Kadri’s father knew that such miraculous animals belonged to the druids, who were people in those days who had not become Christians, and instead kept to the old ways and lived in the woods practicing pagan magic. It was said among the people of the villages, that if a man went hunting after what belonged to the druids it would be him who was killed and eaten, his skin made into a drum and his skull into a drinking cup. He told Kadri that he would not go and hunt the white deer, but she screamed and yelled and held her breath ‘til she turned blue, until finally he agreed to go into the forest. He took his crossbow and went out each day, saying that he would hunt the deer she had seen, but he lied and instead hunted the other animals, which did not belong to the druids.

Finally, after several weeks, Kadri realized what her father was really doing, and she said that she would go with her father into the forest to make sure that he would catch the miraculous deer. He tried to tell her that she could not, and he made excuses like that she would frighten away the deer anyway, but she screamed and yelled and held her breath, and he gave in, and they went into the woods together.

Now it happened that the hunter had not been alone in the woods, and that the whole time he had been pretending to hunt the deer, there had been a druid following him to see what he did. Now when the druid saw Kadri, who as I told you was very beautiful, he thought that she would be good to eat.
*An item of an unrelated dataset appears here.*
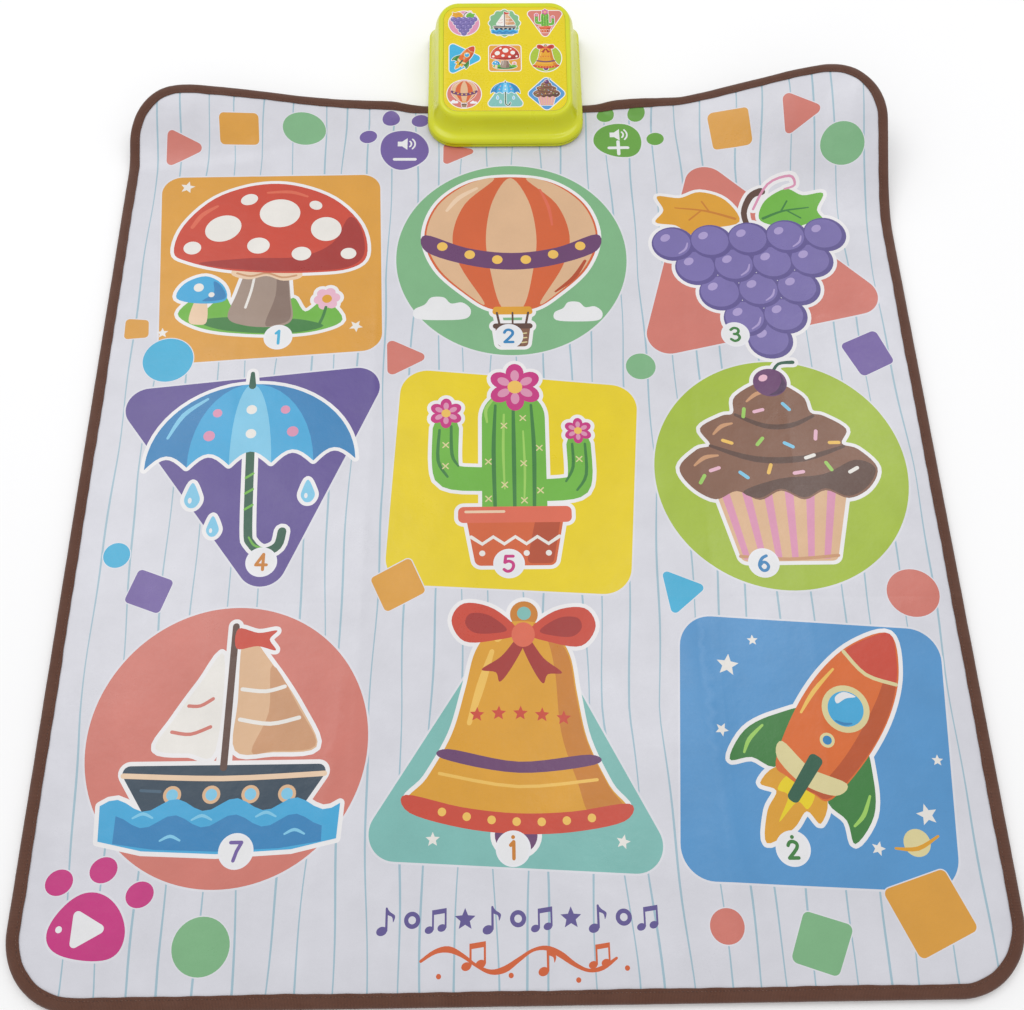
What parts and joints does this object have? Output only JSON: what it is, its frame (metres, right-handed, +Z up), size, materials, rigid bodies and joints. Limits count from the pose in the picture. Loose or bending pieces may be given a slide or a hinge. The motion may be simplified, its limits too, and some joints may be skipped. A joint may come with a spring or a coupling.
{
  "type": "electronic dance mat",
  "caption": "Soft foldable play mat with printed touch zones and paw shaped keys, wired to a small wedge shaped control box on its far edge.",
  "frame": {"origin": "middle of the mat's 800 x 900 mm outline, on the floor, on the underside of the backing", "axes": "+Z up, +Y along the mat towards the control box, +X to the right of a player who faces the box"},
  "size_m": [0.8, 1.009, 0.064],
  "materials": {
    "printed_vinyl": "glossy coated printed cover, pale with thin blue pinstripes",
    "zone_print": "glossy coated print, flat bright colours",
    "tape": "woven brown polyester binding tape, stitched",
    "contact_film": "clear polyester film with printed carbon tracks",
    "foam": "closed cell foam sheet",
    "grip": "non slip backing cloth with dots",
    "shell": "yellow-green moulded ABS, fine texture",
    "label": "yellow printed translucent label, nine small icons",
    "steel": "zinc plated steel",
    "white_plastic": "white moulded plastic",
    "board": "green circuit board",
    "rubber": "black rubber",
    "dark_plastic": "dark moulded plastic",
    "cell": "plain sleeve, AA size",
    "cone": "black paper cone"
  },
  "bodies": {
    "mat": {"grip_base_rear": "grip", "lower_contact_film_rear": "contact_film", "foam_spacer_rear": "foam", "upper_contact_film_rear": "contact_film", "printed_cover_rear": "printed_vinyl", "edge_binding_rear": "tape", "mat_clamp_plate": "steel", "film_tail": "contact_film", "clamp_screw_1": "steel", "clamp_screw_2": "steel", "clamp_screw_3": "steel", "upper_housing": "shell", "indicator_label": "label", "light_baffle": "white_plastic", "control_board": "board", "lower_housing": "shell", "battery_contact_left": "steel", "battery_contact_right": "steel", "speaker_frame": "dark_plastic", "power_switch_body": "dark_plastic", "case_screw_1": "steel", "rubber_foot_1": "rubber", "case_screw_2": "steel", "rubber_foot_2": "rubber", "case_screw_3": "steel", "rubber_foot_3": "rubber", "case_screw_4": "steel", "rubber_foot_4": "rubber", "battery_1": "cell", "battery_spring_1": "steel", "battery_2": "cell", "battery_spring_2": "steel", "battery_3": "cell", "battery_spring_3": "steel"},
    "front_flap": {"grip_base_front": "grip", "lower_contact_film_front": "contact_film", "foam_spacer_front": "foam", "upper_contact_film_front": "contact_film", "printed_cover_front": "printed_vinyl", "edge_binding_front": "tape"},
    "touch_pad_1": {"pad_1": "zone_print"},
    "touch_pad_2": {"pad_2": "zone_print"},
    "touch_pad_3": {"pad_3": "zone_print"},
    "touch_pad_4": {"pad_4": "zone_print"},
    "touch_pad_5": {"pad_5": "zone_print"},
    "touch_pad_6": {"pad_6": "zone_print"},
    "touch_pad_7": {"pad_7": "zone_print"},
    "touch_pad_8": {"pad_8": "zone_print"},
    "touch_pad_9": {"pad_9": "zone_print"},
    "volume_down": {"volume_down_key": "zone_print"},
    "volume_up": {"volume_up_key": "zone_print"},
    "game": {"game_key": "zone_print"},
    "power_switch": {"power_slider": "dark_plastic"},
    "battery_cover": {"battery_door": "shell", "battery_door_screw": "steel"},
    "cone": {"speaker_cone": "cone"}
  },
  "joints": [
    {"name": "storage_fold", "type": "hinge", "parent": "mat", "child": "front_flap", "pos_m": [0, -0.1225, 0.008], "axis": [-1, 0, 0], "range_deg": [0, 178]},
    {"name": "pad_1_press", "type": "slide", "parent": "mat", "child": "touch_pad_1", "axis": [0, 0, -1], "range_m": [0, 0.0016], "stiffness_N_per_m": 4000, "springref_m": -0.0006},
    {"name": "pad_2_press", "type": "slide", "parent": "mat", "child": "touch_pad_2", "axis": [0, 0, -1], "range_m": [0, 0.0016], "stiffness_N_per_m": 4000, "springref_m": -0.0006},
    {"name": "pad_3_press", "type": "slide", "parent": "mat", "child": "touch_pad_3", "axis": [0, 0, -1], "range_m": [0, 0.0016], "stiffness_N_per_m": 4000, "springref_m": -0.0006},
    {"name": "pad_4_press", "type": "slide", "parent": "mat", "child": "touch_pad_4", "axis": [0, 0, -1], "range_m": [0, 0.0016], "stiffness_N_per_m": 4000, "springref_m": -0.0006},
    {"name": "pad_5_press", "type": "slide", "parent": "mat", "child": "touch_pad_5", "axis": [0, 0, -1], "range_m": [0, 0.0016], "stiffness_N_per_m": 4000, "springref_m": -0.0006},
    {"name": "pad_6_press", "type": "slide", "parent": "mat", "child": "touch_pad_6", "axis": [0, 0, -1], "range_m": [0, 0.0016], "stiffness_N_per_m": 4000, "springref_m": -0.0006},
    {"name": "pad_7_press", "type": "slide", "parent": "front_flap", "child": "touch_pad_7", "axis": [0, 0, -1], "range_m": [0, 0.0016], "stiffness_N_per_m": 4000, "springref_m": -0.0006},
    {"name": "pad_8_press", "type": "slide", "parent": "front_flap", "child": "touch_pad_8", "axis": [0, 0, -1], "range_m": [0, 0.0016], "stiffness_N_per_m": 4000, "springref_m": -0.0006},
    {"name": "pad_9_press", "type": "slide", "parent": "front_flap", "child": "touch_pad_9", "axis": [0, 0, -1], "range_m": [0, 0.0016], "stiffness_N_per_m": 4000, "springref_m": -0.0006},
    {"name": "volume_down_press", "type": "slide", "parent": "mat", "child": "volume_down", "axis": [0, 0, -1], "range_m": [0, 0.0016], "stiffness_N_per_m": 1500, "springref_m": -0.0006},
    {"name": "volume_up_press", "type": "slide", "parent": "mat", "child": "volume_up", "axis": [0, 0, -1], "range_m": [0, 0.0016], "stiffness_N_per_m": 1500, "springref_m": -0.0006},
    {"name": "game_press", "type": "slide", "parent": "front_flap", "child": "game", "axis": [0, 0, -1], "range_m": [0, 0.0016], "stiffness_N_per_m": 1500, "springref_m": -0.0006},
    {"name": "power_switch_slide", "type": "slide", "parent": "mat", "child": "power_switch", "axis": [1, 0, 0], "range_m": [0, 0.008]},
    {"name": "battery_door_hinge", "type": "hinge", "parent": "mat", "child": "battery_cover", "pos_m": [0, 0.531, 0.0018], "axis": [1, 0, 0], "range_deg": [0, 90]},
    {"name": "speaker_cone_stroke", "type": "slide", "parent": "mat", "child": "cone", "axis": [0, 0, -1], "range_m": [-0.0008, 0.0008], "stiffness_N_per_m": 1500}
  ]
}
So he cast his magic on the father, who fell into a deep sleep, and he grabbed up Kadri and dragged her back to his cottage deep in the forest.

Kadri kicked and screamed and yelled, but no one heard her in the woods, and the druid paid no mind. But when he finally got her home, he poked and prodded at her flesh, and smelled her, and he realized that for as good as she looked, she would taste very foul, like a red shiny apple which has rotted all away inside. The druid asked Kadri what she thought he should do with her.

Kadri, who was so spoiled that she did not even think of the danger she was in, said that she wanted the white deer’s pelt for her cloak. Now it happened that the white deer was actually the druid himself, because such people had the power to take on the forms of miraculous animals. He was very offended by the presumption of this awful little girl, but he said that she would indeed have the cloak she wanted. He waved his magic wand and said a few words in the old language, which the village people like Kadri could no longer speak, and in an eyeblink she had turned into a white hind—that is, a female deer—with just such a snowy pelt as she had asked for. The druid then set her free, and in the shape of this doe she ran back to where he father lay, still sleeping.

It happened that she arrived at just the moment her father awoke, and seeing this white-pelted hind, he raised his crossbow and shot it dead. He hauled the carcass back to the village, where it was skinned and gutted and boned, the meat salted and smoked for the winter, and the pelt made into a cloak so beautiful that the Khan of the Golden Horde, which was a wealthy country far to the Southeast, bought it himself for one hundred gold pieces, this being far more than the worth of the entire village put together.

And no one ever saw Kadri again.

The moral of this story is that parents who spoil their children will only harm them in the end, and also that people should not covet the things that belong to others.

5 comments:

Katy Baggs said...

I already told you this was good, but it is.

Anonymous said...

I like it. No need to tack on the moral, though. It's obvious and, unstated, more suggestive. Oh, by the way, Denise has begun reading your blog, too, in case the number of readers motivates you to post more often, which, judging from my own blog, it probably doesn't. On another subject, as a lover of language you'll like this: One of my Roman Catholic students, writing about her own faith in response to my assigned readings from Bertrand Russell, half a dozen times mentioned her "conformation" [sic].

evan schenck said...

Bob
I've actually had a number of people, including Katy there, tell me that tacking the moral at the end was unnecessary. I initially disagreed, because part of what I was doing was replicating the fables and such I read as a child, and the Aesop book I had at that time gave a passage at the end of every story explicitly stating the moral, for kids who didn't get it.

But the fact that four or five people have come around to tell me it was unnecessary is changing my mind. If I do another of these, then I'll remember it.

Anonymous said...

When I was in college, I fell in love with the animal fables of Ambrose Bierce. Do you know them? Here's my favorite.

The Lion and the Mouse

A Lion who had caught a Mouse was about to kill him, when the Mouse said:

"If you will spare my life, I will do as much for you some day." The Lion, good-naturedly let him go. It happened shortly afterwards that the Lion was caught by some hunters and bound with cords. The Mouse, passing that way, and seeing that his benefactor was helpless, gnawed off his tail.

Bob

Janani said...

I say keep the moral in. I think the straight-faced callousness of the morals makes the fables even eerier in hindsight, like the narrator is too caught up in the Important Lesson he is teaching to register the horror of what he has just narrated.